## begin Recorded data
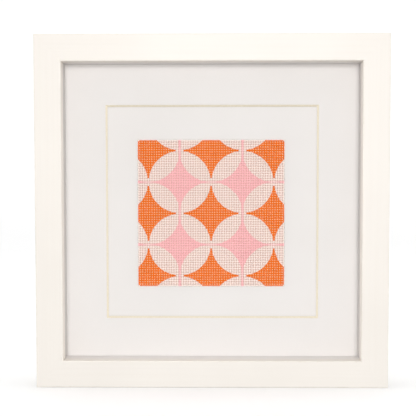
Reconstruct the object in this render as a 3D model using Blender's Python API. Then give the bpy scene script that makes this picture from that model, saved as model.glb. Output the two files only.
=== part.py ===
"""Needlepoint canvas panel in a square white box frame.

The panel stands on its bottom rail and faces -Y, with +X to its right and +Z up.
The origin is on the surface that it stands on, under the middle of the frame.
From front to back: four mitred rails with a thin front lip, four spacer strips behind the
lip that hold the boards back, a mat board with a bevelled window, the square of open mesh
canvas, the mount board that the canvas is fixed to, and a plain back panel.
All sizes are in metres.
"""

import math

import bmesh
import bpy
from mathutils import Vector

# Frame
FRAME_SIZE = 0.280        # outside width and height
FRAME_DEPTH = 0.034       # front face to back edge
FACE_WIDTH = 0.0215       # flat front face of a rail
LIP_DEPTH = 0.009         # front face to the step behind the lip
STEP_WIDTH = 0.0065       # how far the lip reaches in front of the boards
EDGE_RADIUS = 0.0008      # softened long edges of the rails
EDGE_STEPS = 4            # straight steps in a softened edge

# Spacer strips between the lip and the mat board
SPACER_DEPTH = 0.0107
SPACER_SETBACK = 0.0005   # their inner faces lie this far behind the lip's edge

# Boards
MAT_THICKNESS = 0.0018
WINDOW_WIDTH = 0.1696     # window of the mat board at its back, where it is smallest
WINDOW_HEIGHT = 0.1705
WINDOW_SHIFT_X = 0.0002   # the window was cut a little right of the board's middle
WINDOW_SHIFT_Z = -0.0009  # and a little low
MOUNT_THICKNESS = 0.0020
BACK_THICKNESS = 0.0030

# Canvas: one thread to a painted stitch, both ways
CANVAS_THREADS = 61
THREAD_PITCH = 0.001967
CANVAS_THICKNESS = 0.0010
CANVAS_SHIFT_X = -0.0007  # the canvas was fixed a little left of the frame's middle
CANVAS_SHIFT_Z = -0.0020  # and a little low

# Clearance between neighbouring pieces
GAP = 0.0003

# Places worked out from the sizes above
HALF_FRAME = FRAME_SIZE / 2
STEP_INWARD = FACE_WIDTH - STEP_WIDTH
BOARD_SIZE = FRAME_SIZE - 2 * (STEP_INWARD + GAP)
SPACER_WIDTH = STEP_WIDTH - SPACER_SETBACK - GAP
FRONT_Y = -FRAME_DEPTH / 2
SPACER_FRONT_Y = FRONT_Y + LIP_DEPTH + GAP
SPACER_BACK_Y = SPACER_FRONT_Y + SPACER_DEPTH
MAT_FRONT_Y = SPACER_BACK_Y + GAP
MAT_BACK_Y = MAT_FRONT_Y + MAT_THICKNESS
MOUNT_FRONT_Y = MAT_BACK_Y + GAP
MOUNT_BACK_Y = MOUNT_FRONT_Y + MOUNT_THICKNESS
BACK_FRONT_Y = MOUNT_BACK_Y + GAP
BACK_REAR_Y = BACK_FRONT_Y + BACK_THICKNESS
CANVAS_SIZE = CANVAS_THREADS * THREAD_PITCH
CANVAS_BACK_Y = MOUNT_FRONT_Y - GAP
CANVAS_FRONT_Y = CANVAS_BACK_Y - CANVAS_THICKNESS


def clear_scene():
    for item in list(bpy.data.objects):
        bpy.data.objects.remove(item, do_unlink=True)


def make_material(name, color, roughness):
    """A plain non-metal finish with a linear colour."""
    material = bpy.data.materials.new(name)
    material.use_nodes = True
    shader = material.node_tree.nodes["Principled BSDF"]
    shader.inputs["Base Color"].default_value = (*color, 1.0)
    shader.inputs["Roughness"].default_value = roughness
    shader.inputs["Metallic"].default_value = 0.0
    return material


def add_object(name, mesh, material, parent):
    item = bpy.data.objects.new(name, mesh)
    if not mesh.materials:
        mesh.materials.append(material)
    bpy.context.collection.objects.link(item)
    item.parent = parent
    return item


def mesh_from_loops(name, loops, closed_ring):
    """Join equal loops of points, one after another, into one closed skin.

    A closed ring joins the last loop to the first. Otherwise the end loops are capped.
    """
    mesh = bpy.data.meshes.new(name)
    shape = bmesh.new()
    rows = [[shape.verts.new(point) for point in loop] for loop in loops]
    count = len(rows[0])
    pairs = list(zip(rows, rows[1:]))
    if closed_ring:
        pairs.append((rows[-1], rows[0]))
    else:
        shape.faces.new(rows[0])
        shape.faces.new(list(reversed(rows[-1])))
    for near, far in pairs:
        for i in range(count):
            j = (i + 1) % count
            shape.faces.new((near[i], far[i], far[j], near[j]))
    bmesh.ops.recalc_face_normals(shape, faces=shape.faces)
    shape.to_mesh(mesh)
    shape.free()
    return mesh


def softened_corner(before, corner, after, radius):
    """Points of an arc that replaces a square corner of a section."""
    towards_before = (before - corner).normalized()
    towards_after = (after - corner).normalized()
    centre = corner + radius * (towards_before + towards_after)
    points = []
    for i in range(EDGE_STEPS + 1):
        angle = (math.pi / 2) * i / EDGE_STEPS
        reach = math.cos(angle) * towards_after + math.sin(angle) * towards_before
        points.append(centre - radius * reach)
    return points


def rail_section():
    """Section of a rail as (inward, depth) points, counted from its front outer edge."""
    corners = [
        (Vector((0.0, 0.0)), True),
        (Vector((FACE_WIDTH, 0.0)), True),
        (Vector((FACE_WIDTH, LIP_DEPTH)), False),
        (Vector((STEP_INWARD, LIP_DEPTH)), False),
        (Vector((STEP_INWARD, FRAME_DEPTH)), False),
        (Vector((0.0, FRAME_DEPTH)), True),
    ]
    points = []
    for i, (corner, softened) in enumerate(corners):
        if softened:
            before = corners[i - 1][0]
            after = corners[(i + 1) % len(corners)][0]
            points += softened_corner(before, corner, after, EDGE_RADIUS)
        else:
            points.append(corner)
    return points


def rail_mesh():
    """The bottom rail about the frame's middle, its ends cut at 45 degrees."""
    setback = GAP / math.sqrt(2)
    ends = []
    for side in (-1, 1):
        loop = []
        for inward, depth in rail_section():
            reach = HALF_FRAME - inward - setback
            loop.append((side * reach, FRONT_Y + depth, inward - HALF_FRAME))
        ends.append(loop)
    return mesh_from_loops("rail", ends, closed_ring=False)


def upright_loop(width, height, y, x=0.0, z=0.0):
    """Corners of an upright rectangle about (x, z), at one depth."""
    left, right = x - width / 2, x + width / 2
    low, high = z - height / 2, z + height / 2
    return [(left, y, low), (right, y, low), (right, y, high), (left, y, high)]


def board_mesh(name, width, height, front_y, rear_y):
    """A plain rectangular board."""
    loops = [upright_loop(width, height, front_y), upright_loop(width, height, rear_y)]
    return mesh_from_loops(name, loops, closed_ring=False)


def mat_mesh():
    """A square board with a window whose edges are cut at 45 degrees, wider in front."""
    front_width = WINDOW_WIDTH + 2 * MAT_THICKNESS
    front_height = WINDOW_HEIGHT + 2 * MAT_THICKNESS
    middle = (WINDOW_SHIFT_X, WINDOW_SHIFT_Z)
    loops = [
        upright_loop(BOARD_SIZE, BOARD_SIZE, MAT_FRONT_Y),
        upright_loop(BOARD_SIZE, BOARD_SIZE, MAT_BACK_Y),
        upright_loop(WINDOW_WIDTH, WINDOW_HEIGHT, MAT_BACK_Y, *middle),
        upright_loop(front_width, front_height, MAT_FRONT_Y, *middle),
    ]
    return mesh_from_loops("mat_board", loops, closed_ring=True)


def build_rails(middle):
    paint = make_material("frame_paint", (0.93, 0.90, 0.86), 0.45)
    mesh = rail_mesh()
    for turn, side in enumerate(("bottom", "left", "top", "right")):
        rail = add_object("rail_" + side, mesh, paint, middle)
        rail.rotation_euler = (0.0, turn * math.pi / 2, 0.0)


def build_spacers(middle):
    """Two strips across the whole board and two between them, butted at the corners."""
    card = make_material("spacer_card", (0.86, 0.83, 0.81), 0.80)
    from_middle = BOARD_SIZE / 2 - SPACER_WIDTH / 2
    between = BOARD_SIZE - 2 * (SPACER_WIDTH + GAP)
    across = board_mesh("spacer_across", BOARD_SIZE, SPACER_WIDTH, SPACER_FRONT_Y, SPACER_BACK_Y)
    upright = board_mesh("spacer_upright", SPACER_WIDTH, between, SPACER_FRONT_Y, SPACER_BACK_Y)
    add_object("spacer_bottom", across, card, middle).location.z = -from_middle
    add_object("spacer_top", across, card, middle).location.z = from_middle
    add_object("spacer_left", upright, card, middle).location.x = -from_middle
    add_object("spacer_right", upright, card, middle).location.x = from_middle


def build_boards(middle):
    mat_paper = make_material("mat_paper", (0.86, 0.84, 0.82), 0.85)
    add_object("mat_board", mat_mesh(), mat_paper, middle)
    mount_paper = make_material("mount_paper", (0.89, 0.85, 0.82), 0.85)
    mount = board_mesh("mount_board", BOARD_SIZE, BOARD_SIZE, MOUNT_FRONT_Y, MOUNT_BACK_Y)
    add_object("mount_board", mount, mount_paper, middle)
    hardboard = make_material("hardboard", (0.30, 0.19, 0.11), 0.70)
    back = board_mesh("back_panel", BOARD_SIZE, BOARD_SIZE, BACK_FRONT_Y, BACK_REAR_Y)
    add_object("back_panel", back, hardboard, middle)


def build_canvas(middle):
    painted = make_material("painted_canvas", (0.95, 0.50, 0.36), 0.90)
    mesh = board_mesh("canvas", CANVAS_SIZE, CANVAS_SIZE, CANVAS_FRONT_Y, CANVAS_BACK_Y)
    canvas = add_object("needlepoint_canvas", mesh, painted, middle)
    canvas.location = (CANVAS_SHIFT_X, 0.0, CANVAS_SHIFT_Z)


def main():
    clear_scene()
    middle = bpy.data.objects.new("frame_middle", None)
    bpy.context.collection.objects.link(middle)
    middle.location = (0.0, 0.0, HALF_FRAME)
    build_rails(middle)
    build_spacers(middle)
    build_boards(middle)
    build_canvas(middle)


main()
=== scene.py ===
"""Looks of the framed needlepoint canvas panel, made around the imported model.

The panel faces -Y, with +X to its right and +Z up. All sizes are in metres.
"""

import math
import random

import bpy
from mathutils import Matrix, Vector, noise


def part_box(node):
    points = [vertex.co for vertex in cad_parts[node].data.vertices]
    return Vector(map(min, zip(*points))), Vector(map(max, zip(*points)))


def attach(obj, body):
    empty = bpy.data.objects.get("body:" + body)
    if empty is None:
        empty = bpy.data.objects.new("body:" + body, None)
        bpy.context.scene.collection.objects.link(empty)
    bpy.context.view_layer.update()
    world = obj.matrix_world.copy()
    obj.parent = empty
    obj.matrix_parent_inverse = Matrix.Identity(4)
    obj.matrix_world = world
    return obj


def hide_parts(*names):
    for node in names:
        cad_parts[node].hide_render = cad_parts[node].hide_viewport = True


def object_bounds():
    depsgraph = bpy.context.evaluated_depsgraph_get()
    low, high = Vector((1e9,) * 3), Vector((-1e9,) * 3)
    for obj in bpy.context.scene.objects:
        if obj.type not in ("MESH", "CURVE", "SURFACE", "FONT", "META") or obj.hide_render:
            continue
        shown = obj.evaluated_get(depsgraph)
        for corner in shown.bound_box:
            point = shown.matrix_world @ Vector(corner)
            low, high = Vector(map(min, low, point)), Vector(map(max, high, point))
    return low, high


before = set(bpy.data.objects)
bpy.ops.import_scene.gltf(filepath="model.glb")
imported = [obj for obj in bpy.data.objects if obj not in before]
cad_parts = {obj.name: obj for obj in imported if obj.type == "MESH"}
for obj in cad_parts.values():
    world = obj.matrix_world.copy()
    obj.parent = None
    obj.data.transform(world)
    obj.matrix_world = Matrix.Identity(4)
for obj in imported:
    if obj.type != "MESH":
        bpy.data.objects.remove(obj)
cad_low, cad_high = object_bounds()

# Camera, fitted to the corners of the frame, sight opening, mat and window in the photo
CAMERA_PLACE = Vector((0.0044, -0.6472, 0.1705))
CAMERA_PITCH = math.radians(-2.47)
CAMERA_YAW = math.radians(-0.67)
CAMERA_ROLL = math.radians(-0.05)
IMAGE_PIXELS = 416
FOCAL_PIXELS = 800.0
SENSOR_WIDTH_MM = 36.0

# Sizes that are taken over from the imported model
CLEARANCE = 0.0003
HALF_FRAME = (cad_high.x - cad_low.x) / 2
FRONT_Y = cad_low.y
REAR_Y = cad_high.y
MIDDLE_Z = HALF_FRAME
FACE_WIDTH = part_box("rail_bottom")[1].z
LIP_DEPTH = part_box("spacer_bottom")[0].y - CLEARANCE - FRONT_Y
MAT_LOW, MAT_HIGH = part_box("mat_board")
HALF_BOARD = MAT_HIGH.x
STEP_INWARD = HALF_FRAME - HALF_BOARD - CLEARANCE
EDGE_RADIUS = 0.0008
# Window of the mat at its back: least and most x, then least and most height
WINDOW_WIDTH, WINDOW_HEIGHT = 0.1696, 0.1705
WINDOW_X, WINDOW_Z = 0.0002, MIDDLE_Z - 0.0009
WINDOW = (
    WINDOW_X - WINDOW_WIDTH / 2,
    WINDOW_X + WINDOW_WIDTH / 2,
    WINDOW_Z - WINDOW_HEIGHT / 2,
    WINDOW_Z + WINDOW_HEIGHT / 2,
)
CANVAS_LOW, CANVAS_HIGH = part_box("needlepoint_canvas")

# Canvas: threads each way, and the share of a pitch that a thread is wide
THREADS = 61
CANVAS_SIZE = CANVAS_HIGH.x - CANVAS_LOW.x
PITCH = CANVAS_SIZE / THREADS
CANVAS_X = (CANVAS_LOW.x + CANVAS_HIGH.x) / 2
CANVAS_Z = (CANVAS_LOW.z + CANVAS_HIGH.z) / 2
WEAVE_RISE = 0.00020
# Half width and half thickness of a thread, pressed flat at a crossing and rounder between
CROSSING_WIDE, CROSSING_THICK = 0.00061, 0.00020
BETWEEN_WIDE, BETWEEN_THICK = 0.00046, 0.00033
# The threads lie on the mount board
CANVAS_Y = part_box("mount_board")[0].y - 0.00002 - WEAVE_RISE - CROSSING_THICK
RINGS_PER_CROSSING = 4


def make_camera():
    """The camera at the photo's place and angle."""
    data = bpy.data.cameras.new("camera")
    data.sensor_width = SENSOR_WIDTH_MM
    data.lens = FOCAL_PIXELS / IMAGE_PIXELS * SENSOR_WIDTH_MM
    data.clip_start = 0.01
    data.clip_end = 50.0
    camera = bpy.data.objects.new("camera", data)
    bpy.context.scene.collection.objects.link(camera)
    forward = Vector((
        math.sin(CAMERA_YAW) * math.cos(CAMERA_PITCH),
        math.cos(CAMERA_YAW) * math.cos(CAMERA_PITCH),
        math.sin(CAMERA_PITCH),
    ))
    facing = forward.to_track_quat("-Z", "Y").to_matrix().to_4x4()
    roll = Matrix.Rotation(CAMERA_ROLL, 4, "Z")
    camera.matrix_world = Matrix.Translation(CAMERA_PLACE) @ facing @ roll
    bpy.context.scene.camera = camera


make_camera()


# Materials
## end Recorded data
- Aim of the exercise:
Quote word for word the lines from the line holding "bpy.context.collection.objects.link(middle)" through the line holding "for corner in"; include both of those lines and add nothing.

- Solution to this task:
    bpy.context.collection.objects.link(middle)
    middle.location = (0.0, 0.0, HALF_FRAME)
    build_rails(middle)
    build_spacers(middle)
    build_boards(middle)
    build_canvas(middle)


main()
=== scene.py ===
"""Looks of the framed needlepoint canvas panel, made around the imported model.

The panel faces -Y, with +X to its right and +Z up. All sizes are in metres.
"""

import math
import random

import bpy
from mathutils import Matrix, Vector, noise


def part_box(node):
    points = [vertex.co for vertex in cad_parts[node].data.vertices]
    return Vector(map(min, zip(*points))), Vector(map(max, zip(*points)))


def attach(obj, body):
    empty = bpy.data.objects.get("body:" + body)
    if empty is None:
        empty = bpy.data.objects.new("body:" + body, None)
        bpy.context.scene.collection.objects.link(empty)
    bpy.context.view_layer.update()
    world = obj.matrix_world.copy()
    obj.parent = empty
    obj.matrix_parent_inverse = Matrix.Identity(4)
    obj.matrix_world = world
    return obj


def hide_parts(*names):
    for node in names:
        cad_parts[node].hide_render = cad_parts[node].hide_viewport = True


def object_bounds():
    depsgraph = bpy.context.evaluated_depsgraph_get()
    low, high = Vector((1e9,) * 3), Vector((-1e9,) * 3)
    for obj in bpy.context.scene.objects:
        if obj.type not in ("MESH", "CURVE", "SURFACE", "FONT", "META") or obj.hide_render:
            continue
        shown = obj.evaluated_get(depsgraph)
        for corner in shown.bound_box:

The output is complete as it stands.